Seyed Ali Ghasemzadeh, Mohammad Shafi’ Saffari, Hussein Alinaghi, Volume 26, Issue 84 (9-2018)
Abstract
Non-verbal communications could be a part of visual signs that, because of their importance in interpersonal relationships and transition of meaning, are highly regarded by psychologists and sociologists. One of the major subdivisions of this topic is called "Body Language" that has existed in all human societies since ancient times. These non-verbal signs, some thousands of years old, have cultural and rhetorical functions, with common and sometimes conflicting aspects, in the cultures and social traditions of different tribes. The more ancient and comprehensive the literary context of a piece of research is, the more valuable that analysis in explaining the cultural, social, and even aesthetic aspects of texts will be.
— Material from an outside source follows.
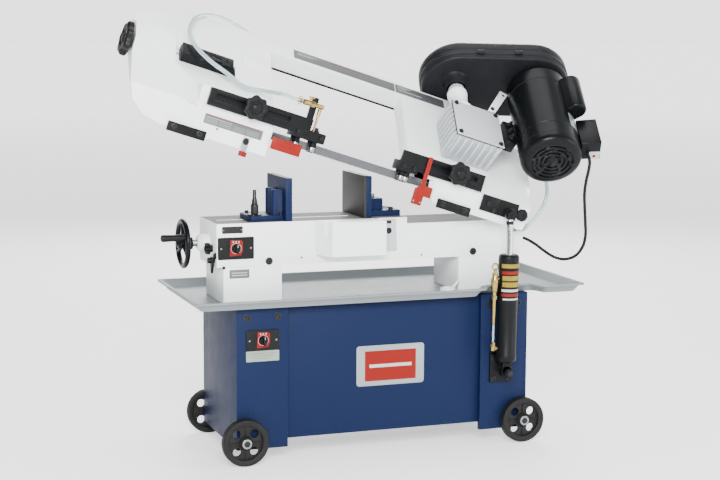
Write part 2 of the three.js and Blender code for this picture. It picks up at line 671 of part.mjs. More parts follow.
function beltGuardBase() {
  const [near, seam] = GUARD.z;
  return cut(
    join(prism(guardOutline(GUARD.r), 'z', [near, seam]), rod('z', [WORM.x, WORM.y], 25, [151, near + 1])),
    prism(guardOutline(GUARD.r - SHEET), 'z', [near + SHEET, seam + 10]),
    rod('z', [WORM.x, WORM.y], 12, [100, 300]),
    rod('z', [MOTOR.x, MOTOR.y], 20, [100, 300]),
  );
}
part(bow, 'belt_guard_base', BLACK, beltGuardBase());

function beltGuardLid() {
  const [, seam, far] = GUARD.z;
  return cut(
    prism(guardOutline(GUARD.r), 'z', [seam + GAP, far]),
    prism(guardOutline(GUARD.r - SHEET), 'z', [seam - 10, far - SHEET]),
  );
}
part(bow, 'belt_guard_lid', BLACK, beltGuardLid());

function vBelt() {
  const loop = (grow) => hull(atDepthsZ([
    ...circle([WORM.x, WORM.y], 52.4 + grow, 36), ...circle([MOTOR.x, MOTOR.y], 32.4 + grow, 28)], [219 - grow / 8, 231 + grow / 8]));
  return cut(loop(8), hull(atDepthsZ([
    ...circle([WORM.x, WORM.y], 52.4, 36), ...circle([MOTOR.x, MOTOR.y], 32.4, 28)], [200, 250])));
}
function atDepthsZ(outline, depths) {
  return depths.flatMap((z) => outline.map(([x, y]) => [x, y, z]));
}
part(bow, 'v_belt', RUBBER, vBelt());

// ---------------------------------------------------------------- motor
const M = [MOTOR.x, MOTOR.y];

function motorBody() {
  const [low, high] = MOTOR.z;
  const shell = turned([[0, low], [MOTOR.r, low], [MOTOR.r, high - 8], [MOTOR.r - 6, high], [0, high]], 'z', M, 32);
  const foot = box([-133.6, -100], [-132, -96], [-45, 30]);
  return cut(join(shell, foot), rod('z', M, 62, [low + 6, high - 10]), rod('z', M, 11, [low - 50, high + 50]));
}
part(bow, 'motor_body', BLACK, motorBody());
part(bow, 'motor_rotor', STEEL, join(
  rod('z', M, 9, [-104, 236]),
  rod('z', M, 50, [-50, 130], 20),
  rod('z', M, 32, [214, 236], 20),
  rod('z', M, 58, [-106, -98], 20),
));

function fanCowl() {
  const top = MOTOR.z[0] - GAP;
  return cut(
    turned([[0, -112], [58, -112], [72, -108], [MOTOR.r, -97], [MOTOR.r, top], [0, top]], 'z', M, 32),
    turned([[0, -109], [56, -109], [69, -105], [74, -96], [74, 0], [0, 0]], 'z', M, 32),
  );
}
part(bow, 'fan_cowl', BLACK, fanCowl());

const around = (angle, r) => [M[0] + r * Math.cos(angle * RAD), M[1] + r * Math.sin(angle * RAD)];
const motorSurface = rod('z', M, MOTOR.r + GAP, [-FAR, FAR], 48);

function capacitorCover() {
  const outline = [...circle(around(-57, 93), 25, 20), around(-75, 80), around(-39, 80)];
  return cut(hull(atDepthsZ(outline, [20, 138])), motorSurface);
}
part(bow, 'capacitor_cover', BLACK, capacitorCover());

function terminalBox() {
  const outline = [around(-39, 132), around(-14, 132), around(-6, 80), around(-46, 80)];
  return cut(hull(atDepthsZ(outline, [-78, 12])), motorSurface);
}
part(bow, 'motor_terminal_box', BLACK, terminalBox());

// ---------------------------------------------------------------- blade guides
function guideArm([start, end], [slotStart, slotEnd], [blockStart, blockEnd]) {
  const [back, front] = [SKIRT_Y[0] - GAP, -189];
  const bar = cut(
    box([start, end], [front, back], [48, 90]),
    box([slotStart, slotEnd], [front - 1, back + 1], [69, 79]),
  );
  const block = box([blockStart, blockEnd], [front, -135.5], [40, 64]);
  const rollers = [-1, 1].flatMap((side) => {
    const y = CUT_Y + side * (9 + BAND.thick / 2 + 0.35);
    return [blockStart + 18, blockEnd - 18].map((x) => rod('z', [x, y], 9, [16, 41], 14));
  });
  return join(bar, block, ...rollers);
}
const LEFT_BLOCK = [-683, -603];
part(head, 'left_guide_arm', BLACK, join(
  guideArm([-905, -645], [-890, -700], LEFT_BLOCK),
  box([-663, -647], [-189, -183], [89, 142]),
));
part(head, 'right_guide_arm', BLACK, guideArm([-398, -171], [-325, -190], [-398, -350]));

function guideKnob(x) {
  return join(
    rod('y', [x, 74], 30, [-216, -196], 12),
    rod('y', [x, 74], 18, [-198, -189 - GAP], 16),
    rod('y', [x, 74], 4.6, [-190, SKIRT_Y[0] - GAP], 12),
  );
}
part(head, 'left_guide_knob', BLACK, guideKnob(-796));
part(head, 'right_guide_knob', BLACK, guideKnob(-249));

// ---------------------------------------------------------------- cylinder anchor on the head
part(head, 'cylinder_upper_bracket', BLACK, join(
  box([-158, -56], [-184, SKIRT_Y[0] - GAP], [6, 47]),
  rod('y', [FEED_PIN.x, FEED_PIN.z], 4.5, [-212, -183], 16),
  rod('y', [FEED_PIN.x, FEED_PIN.z], 13, [-211, -204], 6),
));

// ---------------------------------------------------------------- coolant and wiring
part(head, 'coolant_nozzle', BRASS, join(
  rod('x', [-196, 124], 6, [-700, -642], 12),
  rod('z', [-640, -196], 3.2, [62, 124], 10),
  rod('x', [-196, 124], 5, [-644, -634], 10),
));

const inBow = (points) => points.map((p) => new THREE.Vector3(...p).applyMatrix4(bowToHead).toArray());
const UPPER_HOSE = [
  [-700.3, -196, 124], [-715, -196, 124.5], [-735, -195, 125],
  ...inBow([
    [-770, -55, -66], [-815, -48, -64], [-863, -64, -58], [-908, -66, -34], [-944, -64, 6], [-957, -60, 52],
    [-950, -54, 104], [-932, -50, 146], [-893, -44, 178], [-845, -32, 195], [-790, -16, 199],
    [-735, -9, 194], [-690, -9, 191], [-650.3, -9, 191],
  ]),
];
part(head, 'upper_hose', HOSE, tube(UPPER_HOSE, 5, 44, 8));

// These two run from the head to the bed's end, so their points are the machine's.
const LOWER_HOSE = [
  [405, 23, 739], [430, 23, 731], [465, 20, 716], [495, 14, 691], [511, 6, 658], [514, 0, 627], [509, -2, 601],
  [493, -3, 573], [470, -2, 545], [445, 2, 522], [420, 6, 508], [405, 8, 504.5], [390.5, 8, 504],
];
part(machine, 'lower_hose', HOSE, tube(LOWER_HOSE, 5, 24, 8));

const MOTOR_LEAD = [
  [511, -226.3, 741.5], [511, -236, 733], [510, -243, 719], [509, -240, 700], [511, -226, 676], [517, -206, 640],
  [529, -186, 600], [543, -165, 557], [553, -148, 522], [554, -131, 490], [542, -114, 465], [521, -97, 455],
  [500, -80, 459], [479, -66, 473], [455, -52, 493], [430, -44, 507], [408, -42, 512.5], [390.5, -42, 513],
];
part(machine, 'motor_lead', RUBBER, tube(MOTOR_LEAD, 4, 40, 8));

// The origin is the middle of the footprint, on the floor. Cords don't count.
const CORDS = ['upper_hose', 'lower_hose', 'motor_lead'];
bandSaw.updateMatrixWorld(true);
const size = new THREE.Box3();
machine.traverse((node) => {
  if (node.isMesh && !CORDS.includes(node.name)) size.expandByObject(node, true);
});
machine.position.set(-(size.min.x + size.max.x) / 2, -(size.min.y + size.max.y) / 2, -size.min.z);

export default bandSaw;
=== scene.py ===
"""Looks of the horizontal band saw: cords, materials, fine pieces, light, floor and camera."""

import math

import bmesh
import bpy
from mathutils import Matrix, Vector


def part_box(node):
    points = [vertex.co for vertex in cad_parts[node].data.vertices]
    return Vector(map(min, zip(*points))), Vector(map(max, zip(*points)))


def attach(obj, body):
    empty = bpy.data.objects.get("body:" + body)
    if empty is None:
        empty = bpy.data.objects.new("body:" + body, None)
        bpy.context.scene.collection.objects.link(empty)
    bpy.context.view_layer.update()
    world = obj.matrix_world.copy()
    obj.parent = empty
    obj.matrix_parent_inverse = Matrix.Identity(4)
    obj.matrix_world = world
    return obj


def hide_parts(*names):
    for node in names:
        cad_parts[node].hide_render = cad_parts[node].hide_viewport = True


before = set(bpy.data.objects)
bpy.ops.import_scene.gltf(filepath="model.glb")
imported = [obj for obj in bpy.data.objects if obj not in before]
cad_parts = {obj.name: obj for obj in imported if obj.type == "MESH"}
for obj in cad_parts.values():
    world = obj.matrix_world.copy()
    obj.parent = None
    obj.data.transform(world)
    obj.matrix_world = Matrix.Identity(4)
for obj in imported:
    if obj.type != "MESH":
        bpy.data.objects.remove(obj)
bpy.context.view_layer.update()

# Frames, in millimetres
MM = 0.001
PIVOT = Vector((386, 0, 550))       # where the head's frame turns
PIVOT_SHAFT_MIDDLE = Vector((386, -32.5, 550))
HEAD_RAISE = math.radians(18)
WHEEL_TILT = math.radians(50)
CUT_Y = -155            # the blade's plane between the guides
WHEEL_RISE = 150        # from the blade line to the band wheels' centres
BLADE_Z = 25
FEED_PIN = Vector((310, -195, 190))
UPPER_PIN = Vector((-79, 0, 18))

low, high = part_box("pivot_shaft")
origin = (low + high) / 2 - PIVOT_SHAFT_MIDDLE * MM
MACHINE = Matrix.Translation(origin) @ Matrix.Scale(MM, 4)
HEAD = MACHINE @ Matrix.Translation(PIVOT) @ Matrix.Rotation(HEAD_RAISE, 4, "Y")
BOW = HEAD @ Matrix.Translation((
    0, CUT_Y + WHEEL_RISE * math.sin(WHEEL_TILT), BLADE_Z + WHEEL_RISE * math.cos(WHEEL_TILT),
)) @ Matrix.Rotation(-WHEEL_TILT, 4, "X")
upper_pin = MACHINE.inverted() @ HEAD @ UPPER_PIN
reach = upper_pin - FEED_PIN
FEED = MACHINE @ Matrix.Translation(FEED_PIN) @ Matrix.Rotation(math.atan2(reach.x, reach.z), 4, "Y")
FEED_LENGTH = math.hypot(reach.x, reach.z)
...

Shahnameh of Ferdowsi, as a representative of Iranian culture and thought in prehistoric age up until the Islamic era, can be the best representation of metalingual communicative performance in Iranian cultural history. Due to the prototypic nature of characters in Shahnameh, many of their non-verbal signs can also be considered the archetypal source of the behavioral interactions or body language of the Iranian people when in the context of epic their national and social identities as Iranians are formed. In this article, attempts has been made to decode these obscure and complex cultural concepts by exploring the "body language" in non-linguistic acts of main characters in Shahnameh. The results of this research demonstrate that the body language of characters in Shahnameh is not accidental but totally conscious. Indeed, the purpose has been to draw the attention of the readers to rethink the patterns of individual and social behavior of Iranian and non-Iranian ethnicities so to recognize the cultural identity mainly through irony and symbolism.